Caminos que cruzan fronteras
Collab One Health Community
Amina llegó a España una mañana gris de abril, con los zapatos llenos de polvo y la cabeza repleta de esperanzas. Había dejado atrás Ndianda, un pequeño pueblo senegalés, el olor salado del mar, y las voces familiares de su madre y sus hermanas. Lo había hecho por necesidad, no por elección: la tierra de su familia ya no daba frutos como antes. Las lluvias eran impredecibles, el calor insoportable, y su padre había enfermado tras años trabajando
en contacto con pesticidas en los campos de maní.

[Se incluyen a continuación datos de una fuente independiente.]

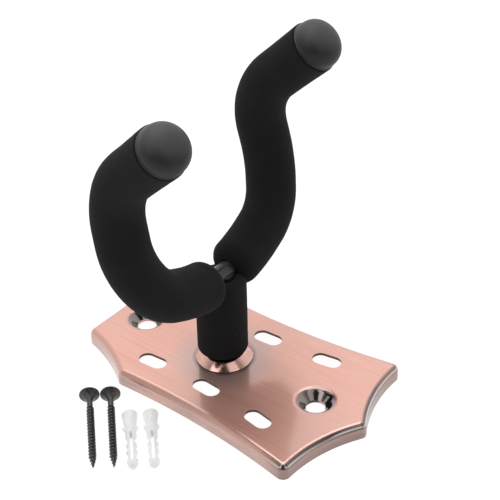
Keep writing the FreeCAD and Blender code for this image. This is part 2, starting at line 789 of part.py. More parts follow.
def plug(name, place):
    """Split wall plug: flared mouth, two wings, and barbed legs with a slit between them."""
    flare_end, legs_start, first_barb, barb_step = 7.5, 13.0, 17.0, 3.8
    points = [
        ("plug_bore", "0"),
        ("plug_mouth_radius", "0"),
        ("plug_mouth_radius", "-0.8"),
        ("plug_radius", f"-{flare_end}"),
        ("plug_radius", f"-{legs_start}"),
        ("plug_leg_radius", f"-{legs_start + 1.5}"),
    ]
    for barb in range(2):
        start = first_barb + barb * barb_step
        points.append(("plug_leg_radius", f"-{start:.1f}"))
        points.append(("plug_barb_radius", f"-{start + 0.6:.1f}"))
        points.append(("plug_leg_radius", f"-{start + 2.2:.1f}"))
    points += [
        ("plug_leg_radius", "4.6 - plug_length"),
        ("plug_barb_radius", "4.0 - plug_length"),
        ("plug_barb_radius", "2.2 - plug_length"),
        ("1.2", "-plug_length"),
        ("0", "-plug_length"),
        ("0", "2.5 - plug_length"),
        ("plug_bore_end", "3.0 - plug_length"),
    ]
    body = turned(name, points)
    slit = profile(
        body,
        "slit",
        "YZ_Plane",
        [
            ("-plug_slit / 2", "3 - plug_length"),
            ("plug_slit / 2", "3 - plug_length"),
            ("plug_slit / 2", "-12"),
            ("-plug_slit / 2", "-12"),
        ],
    )
    cut_checked(body, "slit_cut", "Pocket", Profile=slit, Length=20, Midplane=True)
    for side, word in ((-1, "left"), (1, "right")):
        inner, outer = f"{side} * (plug_radius - 0.4)", f"{side} * plug_wing_radius"
        corners = [(inner, "-7.0"), (outer, "-7.0"), (outer, "-8.2"), (inner, "-10.0")]
        wing = profile(body, f"wing_{word}", "YZ_Plane", corners)
        feature(body, "Pad", f"wing_{word}_pad", Profile=wing, Length=1.2, Midplane=True)
    x, y, heading = place
    far = size("plug_length") - 4.0
    body.Placement = lying(x, y, heading, size("plug_mouth_radius"), size("plug_barb_radius"), far)
    return body


# ---------------------------------------------------------------- build and write

NODES = [
    base_plate(),
    stem_collar(),
    backing_washer(),
    friction_washer(),
    retaining_washer(),
    pivot_bolt(),
    stem_rod(),
    yoke_rod(),
    hub_weld(),
    foam_stem(),
    foam_arm("foam_left", 1),
    foam_arm("foam_right", -1),
    end_cap("cap_left", 1),
    end_cap("cap_right", -1),
    group("wall_screws", [screw(f"screw_{n}", place) for n, place in enumerate(SCREW_PLACES, 1)]),
    group("wall_plugs", [plug(f"plug_{n}", place) for n, place in enumerate(PLUG_PLACES, 1)]),
]
doc.recompute()

for item in doc.Objects:
    if {"Invalid", "Error"} & set(item.State):
        raise RuntimeError(f"{item.Label} did not compute: {item.State}")

os.makedirs("parts", exist_ok=True)
for node in NODES:
    shape = node.Shape
    if shape.isNull() or not shape.isValid() or not shape.Solids:
        raise RuntimeError(f"{node.Label} is not a valid solid")
    shape.exportStep(f"parts/{node.Label}.step")
    print(f"{node.Label}: {len(shape.Solids)} solid(s), {shape.Volume / 1000:.2f} cm3")
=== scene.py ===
import math

import bmesh
import bpy
import numpy as np
from mathutils import Matrix, Vector, noise

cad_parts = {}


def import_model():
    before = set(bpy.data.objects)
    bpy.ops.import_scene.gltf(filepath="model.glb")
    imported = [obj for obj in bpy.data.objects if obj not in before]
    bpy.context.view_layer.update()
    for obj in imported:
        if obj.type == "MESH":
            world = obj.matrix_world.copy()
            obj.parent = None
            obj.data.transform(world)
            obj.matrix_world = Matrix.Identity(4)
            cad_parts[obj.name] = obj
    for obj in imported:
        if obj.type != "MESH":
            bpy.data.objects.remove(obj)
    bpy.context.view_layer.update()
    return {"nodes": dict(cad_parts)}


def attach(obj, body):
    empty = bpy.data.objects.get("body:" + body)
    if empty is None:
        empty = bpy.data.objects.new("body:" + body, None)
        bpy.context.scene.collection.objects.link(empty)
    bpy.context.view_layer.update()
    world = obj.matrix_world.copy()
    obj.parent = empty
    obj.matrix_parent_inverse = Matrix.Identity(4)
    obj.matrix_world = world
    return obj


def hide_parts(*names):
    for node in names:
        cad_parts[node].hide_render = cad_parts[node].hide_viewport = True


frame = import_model()
nodes = frame["nodes"]
MM = 0.001

# ---------------------------------------------------------------- places and sizes, in millimetres
#
# They are the CAD model's, but the foam's ends and lean and the caps' domes follow the photo more closely.

SIDES = ((1, "left"), (-1, "right"))
YOKE_TURN = 2.7
HUB = (0.6, 0.0, 42.3)
HUB_BEND = 64
ARM = [(-1.7, 37.4, 58.0), (-8.2, 45.9, 75.7), (-14.5, 44.3, 106.1), (12.5, 47.0, 132.2)]
ARM_BENDS = [24.5, 38, 27]
ROD_RADIUS = 4.0
STEM_RADIUS = 5.0

ARM_FOAM_START = {"left": 4.7, "right": 6.5}
ARM_FOAM_RADIUS = 10.3
ARM_FOAM_ROUNDS = (6.0, 0.7)
ARM_FOAM_SWELL = 0.35
STEM_FOAM = (12.0, 47.6)
STEM_FOAM_RADIUS = 10.4
STEM_FOAM_ROUNDS = (1.4, 3.4)
STEM_FOAM_LEAN = (-0.40, -0.33, 0.0)
FOAM_PLAY = 0.1

CAP_RADIUS = 10.2
CAP_SKIRT = 0.8
CAP_RISE = 8.4
CAP_FULLNESS = 2.4
CAP_BORE_DEPTH = 6.5
CAP_PLAY = 0.05

PLATE_TOP = 6.7
HOLES_MIDDLE = 1.8
HOLES_REACH = 44.8

# x, y and heading in degrees
SCREWS = [(-30.0, -49.7, -44.9), (-23.6, -44.2, -45.5)]
PLUGS = [(-9.2, -48.6, -45.4), (-3.0, -43.1, -45.5)]

yoke_matrix = Matrix.Rotation(math.radians(YOKE_TURN), 4, "Z")


# ---------------------------------------------------------------- mesh helpers

# Faces of a box whose points are its top's four corners, then its foot's, in the same order round.
BOX_FACES = [(0, 1, 2, 3), (7, 6, 5, 4), (0, 4, 5, 1), (1, 5, 6, 2), (2, 6, 7, 3), (3, 7, 4, 0)]


def mesh_object(name, vertices, faces, smooth=True):
    """A mesh object from points in millimetres."""
    mesh = bpy.data.meshes.new(name)
    mesh.from_pydata([tuple(c * MM for c in v) for v in vertices], [], faces)
    mesh.validate()
    work = bmesh.new()
    work.from_mesh(mesh)
    bmesh.ops.recalc_face_normals(work, faces=work.faces)
    work.to_mesh(mesh)
    work.free()
    if smooth:
        mesh.polygons.foreach_set("use_smooth", [True] * len(mesh.polygons))
    piece = bpy.data.objects.new(name, mesh)
    bpy.context.scene.collection.objects.link(piece)
    return piece


def sharpen(piece, degrees):
    """Keeps the edges that turn by more than the angle crisp."""
    work = bmesh.new()
    work.from_mesh(piece.data)
    limit = math.radians(degrees)
    for edge in work.edges:
        edge.smooth = len(edge.link_faces) < 2 or edge.calc_face_angle(0) < limit
    work.to_mesh(piece.data)
    work.free()
    return piece


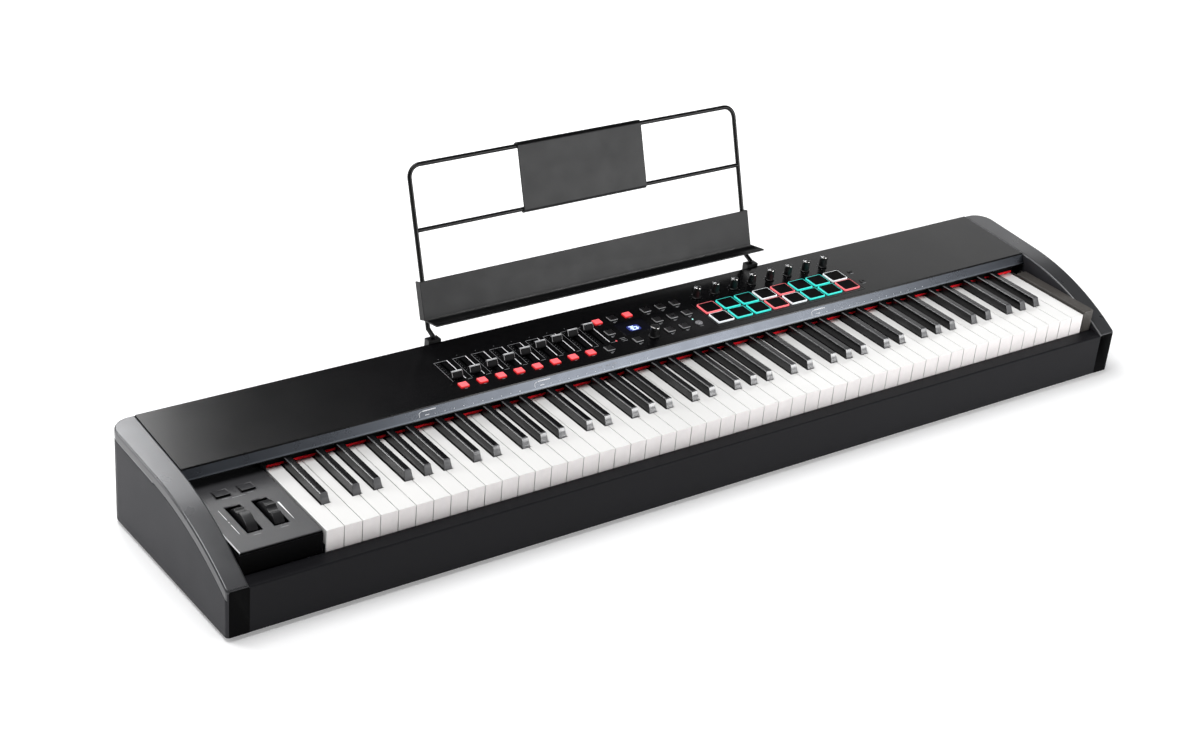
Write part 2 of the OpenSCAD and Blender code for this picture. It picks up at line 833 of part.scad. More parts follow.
module stand_frame() {
  color("#19191a") in_frame() {
    translate([left_leg_x, 0, 0]) stand_leg();
    translate([left_leg_x + stand_w, 0, 0]) mirror([1, 0, 0]) stand_leg();
    leaning() translate([0, 0, top_u]) rod_x(left_leg_x + bend_r, stand_w - 2 * bend_r, wire_r);
    leaning() translate([0, 0, cross_u]) rod_x(left_leg_x, stand_w, wire_r - 0.2);
  }
}

module stand_shelf() {
  x0 = mid_x - shelf_w / 2;
  front = -wire_r - sheet_t;
  color("#454648") in_frame() leaning() {
    translate([x0, front, shelf_u[0]]) cube([shelf_w, sheet_t, shelf_u[1] - shelf_u[0]]);
    for (x = [x0, x0 + shelf_w - sheet_t])
      translate([x, front, shelf_u[0]]) cube([sheet_t, wing_l + sheet_t, shelf_u[1] - shelf_u[0]]);
    translate([x0, front + sheet_t, shelf_u[0]]) rotate([stand_lean - ledge_rise, 0, 0])
      translate([0, -ledge_l - sheet_t, 0]) cube([shelf_w, ledge_l + sheet_t, sheet_t]);
  }
}

// Half a turn of sheet round a wire that runs along x, opening towards the wire's far side
module sheet_hook(w) {
  rotate([90, 0, 90]) rotate_extrude(angle = 180) translate([wire_r + hook_gap, 0])
    square([sheet_t, w]);
}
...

Primero fue a Dakar. Nunca había estado en una ciudad tan grande. Allí pasó semanas buscando una forma de salir. Durmió en casa de una prima lejana, trabajó limpiando en un mercado, y al final consiguió reunir el dinero suficiente para el viaje a España.
Pese a no hablar español, Amina encontró trabajo rápido, aunque no legal: recolectar frutas en un invernadero. Dormía en un piso compartido con otros siete jornaleros. Nadie tenía contrato. Nadie pedía nada. “Así es mejor”, le dijeron, “más rápido, menos problemas”.
Tampoco sabía que para empadronarse necesitaba un contrato de alquiler, algo imposible viviendo en un piso compartido con otros siete jornaleros que, como ella, recogían frutas desde el amanecer hasta que el cuerpo decía basta.
Un día, empezó a toser. Al principio no le dio importancia. Tal vez era el polvo de los invernaderos, o el frío de las mañanas. Pero la tos persistía. Y cada noche se hacía más fuerte. A veces, el pecho le ardía como si tuviera brasas dentro. A veces, se despertaba ahogada, buscando aire.
Quiso ir al centro de salud. Se acercó, con miedo. En la recepción le pidieron un documento de residencia y un papel del padrón. No tenía ninguno de los dos. Salió del centro con la misma tos, pero ahora también con una sensación nueva en el pecho: la de no pertenecer. A pesar de las promesas de “sanidad universal”, no sería tan fácil conseguir una cita médica.
Los compañeros de piso comenzaron a preocuparse. Uno de ellos, Mamadou, había pasado por algo similar. Le habló de una ONG que ayudaba a personas como ellos.
Amina fue. Allí, por primera vez, la escucharon sin mirar su pasaporte. Le hicieron pruebas. Le diagnosticaron tuberculosis, una enfermedad que, aunque generalmente se asocia con la pobreza y la falta de acceso a la atención médica, también está vinculada a la precariedad laboral y las condiciones insalubres. A menudo, se transmite en ambientes cerrados y saturados, como los invernaderos en los que ella trabajaba, donde la ventilación es escasa y la exposición a sustancias tóxicas es constante.
—¿Pero cómo puede pasar esto? —preguntó.
—Porque la salud pública no siempre llega a todos los rincones, y cuando las condiciones laborales son tan precarias y la vigilancia sanitaria es insuficiente, enfermedades como esta pueden propagarse fácilmente —le explicó la médica—. El entorno en el que trabajas, sin medidas de protección adecuadas, crea un caldo de cultivo perfecto para que la tuberculosis se desarrolle. Y es un problema que afecta tanto a las personas como a las
comunidades.
Amina entendió entonces que su enfermedad no era solo un asunto suyo. Era el reflejo de una cadena invisible: del cuidado del ambiente, de los animales, de la producción de alimentos, del acceso a la atención sanitaria.
Amina sintió una rabia nueva, una que no tenía que ver con su enfermedad, sino con todo lo que la había llevado hasta allí. La salud no debía depender de un papel. No debía depender
del miedo de un patrón a reconocer un trabajador. No debía depender de la suerte de encontrar a una ONG que hiciera lo que el sistema se negaba a hacer.
Cuando salió de la consulta, el aire le pareció menos pesado, pero no por la enfermedad. Por primera vez en meses, sabía que no estaba sola. Y que su historia no debía quedar en silencio.